我家对面那栋楼的转角处,有棵樱树,我站在阳台上,就能看到,不过这是花开之后。平日里,这棵樱树隐在墙角,掩在其它绿植之间,毫无存在感,即便就从旁边经过,也不会意识到,这儿有棵樱树。但到了春天,每次似乎都是一夜之间,你不经意地往阳台下面一瞥,突然呆住,只见那沉沉的绿树中间,绽出一大片的粉白色,像凭空铺陈出一片浅绯色的云。那棵樱树,开花了!
接下来的几天里,只要站在阳台上,我的眼睛总会不自觉地看向那片浅绯色的云,每次看的时候,心情总有点复杂。

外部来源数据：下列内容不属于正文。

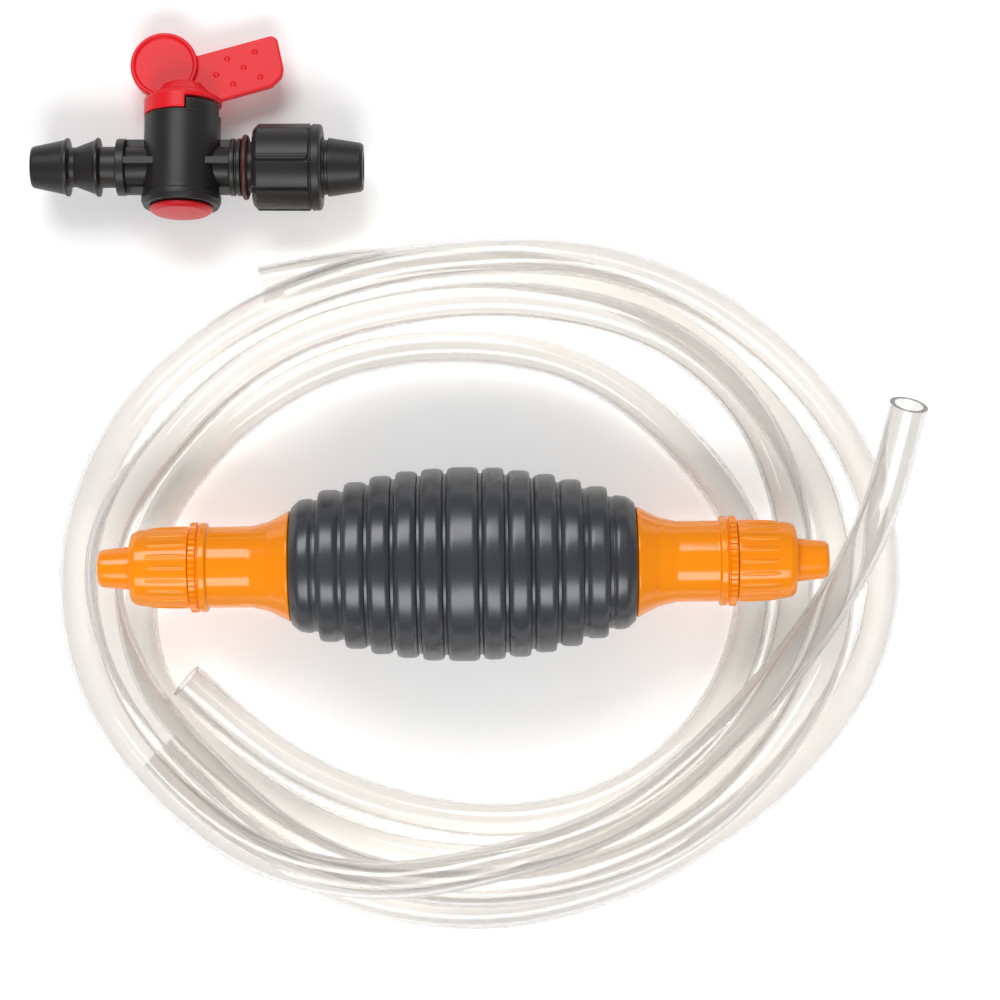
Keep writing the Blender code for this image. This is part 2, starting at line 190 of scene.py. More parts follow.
def moved(shape: Shape, matrix: Matrix) -> Shape:
    """The shape after a move or turn."""
    return shape[0] @ np.array(matrix)[:3, :3].T + np.array(matrix)[:3, 3], shape[1]


def sector(angles: tuple[float, float], radii: tuple[float, float], heights: tuple[float, float]) -> Shape:
    """A ring sector round the stem, with angles in degrees from the valve's upper side."""
    (inner, outer), (low, high) = radii, heights
    corners = ((inner, low), (outer, low), (outer, high), (inner, high))
    rings = []
    for turn in np.radians(np.linspace(*angles, 40)):
        out = np.array([math.sin(turn), -math.cos(turn), 0.0])
        rings.append(np.array([out * r + (0, 0, z) for r, z in corners]))
    return sweep(rings)


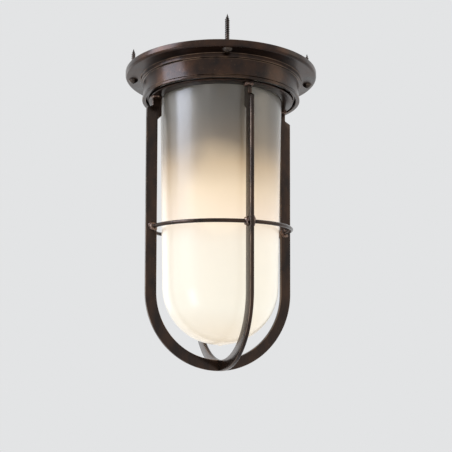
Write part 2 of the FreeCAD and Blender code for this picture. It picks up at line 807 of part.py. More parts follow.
def wire_brazes():
    """Beads of braze where the wire enters and leaves each leg."""
    beads = body("wire_brazes")
    profile = sketch(beads, "wire_braze_profile", "XY_Plane", "-wire_level")
    foot, crest = "strap_thickness / 2", "strap_thickness / 2 + bead_length"
    bore = "wire_circle + wire_radius + bead_gap"
    for sign in ("", "-"):
        outline(profile, (bore, f"{sign}({foot})"), [
            ("wire_circle + wire_radius + bead_swell", f"{sign}({foot})"),
            ("wire_circle + wire_radius + bead_tip", f"{sign}({crest})"),
            (bore, f"{sign}({crest})"),
            (bore, f"{sign}({foot})"),
        ])
    centre_line(profile, "wire_circle")
    bead = revolve(beads, "wire_braze_turned", profile, "Axis0")
    around(beads, "wire_braze_pattern", [bead], 4)
    return beads


def strap_brazes():
    """Collars of braze round the necks, under the guard ring."""
    collars = body("strap_brazes")
    collar = sketch(collars, "strap_braze_outline", "XY_Plane", "ring_under - braze_height")
    outer, half = "neck_outer + braze_cover", "(strap_thickness / 2 + braze_side)"
    slot, inner = "strap_thickness / 2", "neck_inner + braze_inset"
    outline(collar, (inner, f"-{half}"), [
        (outer, f"-{half}"), (outer, half), (inner, half), (inner, slot),
        ("neck_outer", slot), ("neck_outer", f"-{slot}"), (inner, f"-{slot}"), (inner, f"-{half}"),
    ])
    raised = pad(collars, "strap_braze", collar, "braze_height")
    around(collars, "strap_braze_pattern", [raised], 4)
    return collars


# ---- the lantern -----------------------------------------------------------------------------

def lantern():
    return [
        housing_casting(), ceiling_gasket(), ceiling_screws(), upper_washer(),
        bracket(),
        machine_screws("bracket_screws", "bracket_screw_circle", "bracket_thickness + bracket_screw_depth", 2),
        machine_screws("lampholder_screws", "fixing_place", "fixing_depth", 2),
        machine_screws("ground_screw", "ground_place", "ground_length"),
        lampholder_body(), terminal_screw("line_terminal_screw", 0),
        terminal_screw("neutral_terminal_screw", 180),
        lampholder_shell(), centre_contact(),
        lamp_envelope(), lamp_base(), lamp_insulator(), lamp_contact(), lamp_stem(), lamp_filament(),
        glass_jar(), lower_washer(),
        guard_ring(), guard_strap("guard_strap_x", "XZ_Plane", True),
        guard_strap("guard_strap_y", "YZ_Plane", False),
        guard_wire(), wire_brazes(), strap_brazes(),
    ]


def check(pieces):
    """Refuse a document with a failed feature or a broken shape."""
    for thing in doc.Objects:
        if "Invalid" in thing.State or "Error" in thing.State:
            raise RuntimeError(f"{thing.Name}: {thing.State}")
    for piece in pieces:
        if piece.Shape.isNull() or not piece.Shape.isValid() or not piece.Shape.Solids:
            raise RuntimeError(f"{piece.Label} has no valid solid")


def write(pieces):
    os.makedirs("parts", exist_ok=True)
    for piece in pieces:
        piece.Shape.exportStep(f"parts/{piece.Label}.step")
        print(f"{piece.Label}: {len(piece.Shape.Solids)} solid(s), {piece.Shape.Volume / 1000:.2f} cm3")


fill_sheet()
all_pieces = lantern()
doc.recompute()
check(all_pieces)
write(all_pieces)
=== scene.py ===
import json
import math

import bmesh
import bpy
from mathutils import Matrix, Vector, noise


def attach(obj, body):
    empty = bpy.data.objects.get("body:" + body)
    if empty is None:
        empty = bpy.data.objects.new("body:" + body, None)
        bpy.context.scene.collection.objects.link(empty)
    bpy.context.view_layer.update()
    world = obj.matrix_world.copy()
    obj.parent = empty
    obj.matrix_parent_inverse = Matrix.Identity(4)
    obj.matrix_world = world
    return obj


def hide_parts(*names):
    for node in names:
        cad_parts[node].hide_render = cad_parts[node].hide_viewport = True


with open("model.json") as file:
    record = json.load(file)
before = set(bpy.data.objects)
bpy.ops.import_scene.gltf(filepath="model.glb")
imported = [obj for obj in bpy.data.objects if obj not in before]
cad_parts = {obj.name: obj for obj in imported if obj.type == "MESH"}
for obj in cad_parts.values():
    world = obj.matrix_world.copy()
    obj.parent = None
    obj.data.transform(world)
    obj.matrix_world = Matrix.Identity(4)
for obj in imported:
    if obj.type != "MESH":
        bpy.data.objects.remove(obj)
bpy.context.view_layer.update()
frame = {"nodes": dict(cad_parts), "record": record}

MM = 0.001
FULL_TURN = 2 * math.pi
QUARTER_TURN = math.pi / 2

# camera, in metres and radians: the lantern seen from a little below its middle, with the front leg
# turned to the right; the focal length and the shift are in pixels of the picture
CAMERA_TURN = math.radians(-21.8)
CAMERA_DISTANCE = 0.6072
CAMERA_HEIGHT = -0.2146
CAMERA_PITCH = 0.0517
CAMERA_YAW = 0.0081
CAMERA_ROLL = 0.0030
FOCAL_PIXELS = 706.4
SHIFT_PIXELS = 60.0
PICTURE_PIXELS = 452.0
SENSOR_WIDTH = 36.0

# sizes that pieces share, in millimetres; UNDER, TOP and LEVEL are heights, with the ceiling at 0
FLANGE_UNDER = -5.3
RING_UNDER = -24.6
STRAP_HALF = 1.6
WIRE_CIRCLE = 60.9
WIRE_LEVEL = -135.0
# the ceiling screws' circle, and the first one's place round it
SCREW_CIRCLE = 76.0
SCREW_TURN = math.radians(-18.2)

# steps in a full turn of a large piece, of the lamp and of a small screw
LARGE_STEPS = 200
LAMP_STEPS = 96
SCREW_STEPS = 28


# ---- materials -------------------------------------------------------------------------------

# nearly all of a noise texture's values lie in this span
NOISE_SPAN = {"From Min": 0.3, "From Max": 0.7}
# a rubbed fleck's size beside that of a cloud
FLECK_SHARE = 0.16
# tool and cleaning marks on plated metal
SCRATCH_MM = 0.6
SCRATCH_DEEP_MM = 0.012


def colour(code):
    """sRGB hex to linear RGBA."""
    parts = [int(code[index:index + 2], 16) / 255 for index in (1, 3, 5)]
    return [part / 12.92 if part <= 0.04045 else ((part + 0.055) / 1.055) ** 2.4 for part in parts] + [1.0]


def per_metre(size_mm):
    """A pattern's scale on Object coordinates, from the real size of one of its marks."""
    return 1000 / size_mm


def add(tree, kind, settings=None, links=None):
    """One node with its settings and its links, each by the name or number of an input.

    A ramp's stops are (place, colour code); a link is (node, output).
    """
    node = tree.nodes.new("ShaderNode" + kind)
    for name, value in (settings or {}).items():
        if name == "stops":
            marks = node.color_ramp.elements
            while len(marks) < len(value):
                marks.new(0.5)
            for mark, (place, code) in zip(marks, value):
                mark.position = place
                mark.color = colour(code)
        elif isinstance(name, int) or name in node.inputs:
            node.inputs[name].default_value = value
        else:
            setattr(node, name, value)
    for name, (source, output) in (links or {}).items():
        tree.links.new(source.outputs[output], node.inputs[name])
    return node


def begin(name):
    """An empty material and its tree."""
    material = bpy.data.materials.new(name)
    material.use_nodes = True
    material.node_tree.nodes.clear()
    return material, material.node_tree


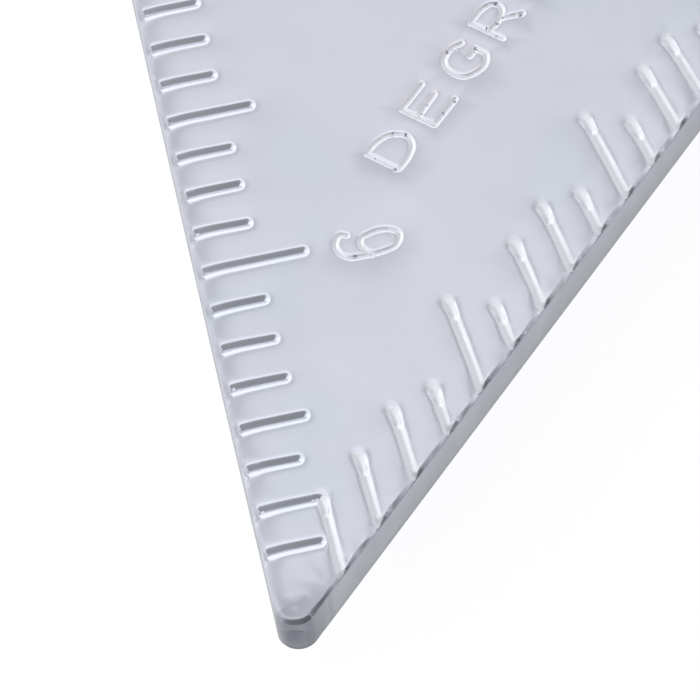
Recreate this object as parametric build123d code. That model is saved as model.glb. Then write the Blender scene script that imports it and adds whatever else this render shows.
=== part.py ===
"""Adjustable rafter square: a seven-inch cast aluminium triangle with a swinging two-rail fence.

The fence turns about the corner that both scales are read from, and a thumb knob clamps it
anywhere along an arc slot.  Millimetres.  The origin is that corner, on the plate's mid-plane:
+X runs along the ruled edge to the 45 degree tip, +Y runs along the fence at rest, +Z is up
through the face that carries the clamp knob.
"""

from build123d import *

import os
from math import acos, atan2, ceil, cos, degrees, floor, hypot, radians, sin, sqrt

# ---------------------------------------------------------------- driving dimensions
INCH = 25.4

# scales
scale_length = 177.8         # the ruler's seven inches, and the same along the fence
ruler_parts = 8              # graduations to the inch
scale_degrees = 90
mark_depth = 0.35
ruler_mark_outer_w = 1.00    # ruler marks narrow towards their inner ends
ruler_mark_inner_w = 0.76
protractor_mark_outer_w = 0.72   # degree marks widen towards theirs
protractor_mark_inner_w = 1.04
inch_mark_reach = 6.0        # how far the ruler marks run in from the scale line
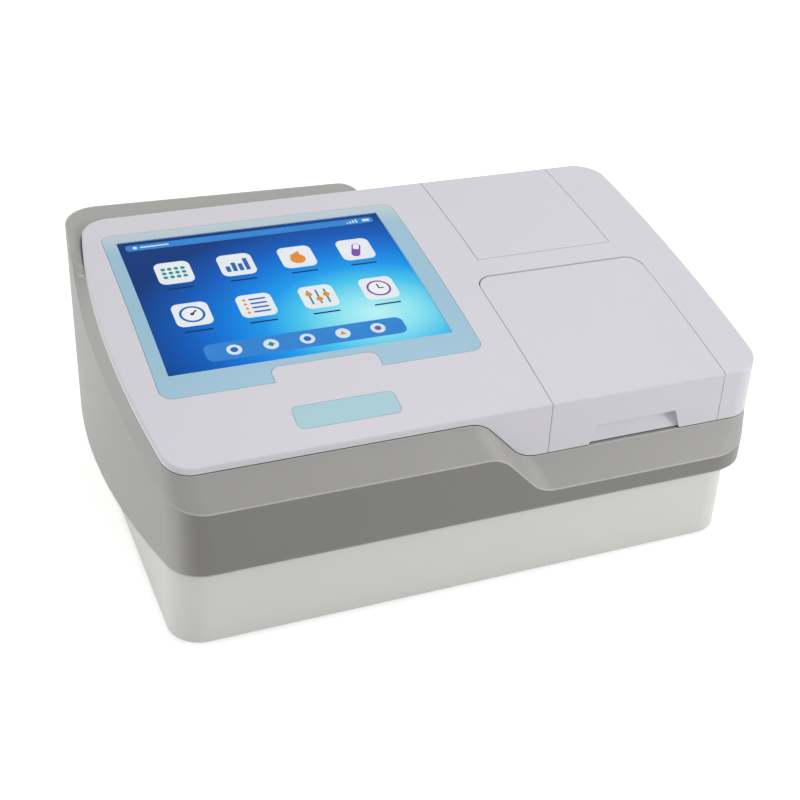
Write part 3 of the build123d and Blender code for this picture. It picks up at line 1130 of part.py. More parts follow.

一是觉得太美了,春日的杭城,用花的海洋来形容,绝不为过,迎春、玉兰、樱花、桃花、二月兰、郁金香、风信子、海棠……你方开罢我登场,浓妆淡抹,争奇斗艳,令人目不暇接。但这么多花中,樱花仍是很特别的存在,早樱的花型较小,但多为簇生,无数朵樱花密集地攒聚在一起,花期一到,你争我抢地赶着绽放,谁都不肯慢上一分一秒,只要给它们一个晚上,就能给你开出一个新世界!
很喜欢大岛蓼太的那首俳句:“不见方三日,世上满樱花。”闭门不出不过三日,再出门时已是满城樱花。短短一句话,却极具画面感地描绘出樱花怒放时的盛况。
按理说这么大片盛开的花,多少会是一种带着点冲击性、侵略性的美,但樱花盛放的时候,云蒸霞蔚,似雾似纱,轻飘飘地笼在枝头,有种不真实的梦幻般的美感。
二是觉得伤感,即便那几日天气晴好,春阳和煦、无风无雨,一般不过七八日,至多也不过十日,樱花就开始纷纷扬扬地飘落,如果此时恰有风拂过,顿时,地上的花瓣就比枝头上多了!似乎又是一夜之间,第二天清晨再从阳台看过去,那浅绯色的云已经消散不见了,剩下的是新绿中夹杂着点点的浅红,新绿是初绽的樱叶,点点的浅红则是花瓣凋落后余下的花蕊和花萼;再过几日,已是一树的郁郁葱葱,融在周遭的绿树之间,几无踪迹可循。想起前几日那繁花似锦的盛况,恍若一梦。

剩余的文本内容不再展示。